Protect Your Business With Insurance

A standard renter’s or homeowner’s policy usually won’t cover business inventory. If you’re storing thousands of dollars in materials, finished pieces, or gemstones at home or in a studio, look into a business owner’s policy or an inland marine policy, which covers goods in transit and in storage. Jewelers’ block insurance is a specialized product designed for the jewelry industry that covers inventory against theft, damage, and loss whether it’s in your workshop, at a craft fair, or in a shipping box.

The cost depends on your inventory value and business size, but even a modest policy can prevent a devastating loss from a single theft or fire.

Build Your Brand and Find Customers

A jewelry business lives or dies on visual appeal. Invest time in product photography before anything else. Clean, well-lit photos on a simple background outperform busy lifestyle shots for marketplace listings. A smartphone with natural window light and a white foam board as a reflector can produce professional-looking images at zero cost.

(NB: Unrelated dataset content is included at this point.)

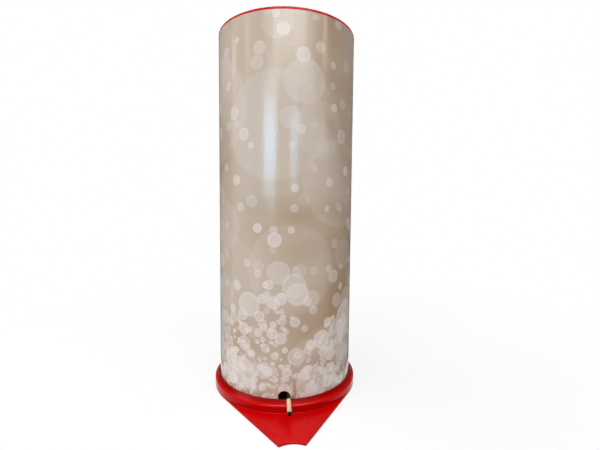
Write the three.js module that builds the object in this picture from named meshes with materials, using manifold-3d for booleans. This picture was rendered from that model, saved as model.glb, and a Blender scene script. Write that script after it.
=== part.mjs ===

Social media, particularly Instagram and Pinterest, drives a disproportionate share of jewelry discovery. Post consistently, show your process (customers love behind-the-scenes content), and engage with your niche community. Email marketing becomes your most valuable channel over time because you own the relationship. Offer a small discount or free shipping on the first order in exchange for an email signup, then stay in touch with new collections and promotions.

Getting your first 20 to 30 sales and reviews is the hardest part. Consider offering pieces to friends, family, or micro-influencers in exchange for honest reviews. On Etsy, listings with more reviews rank higher in search results, creating a flywheel that makes each subsequent sale easier to land.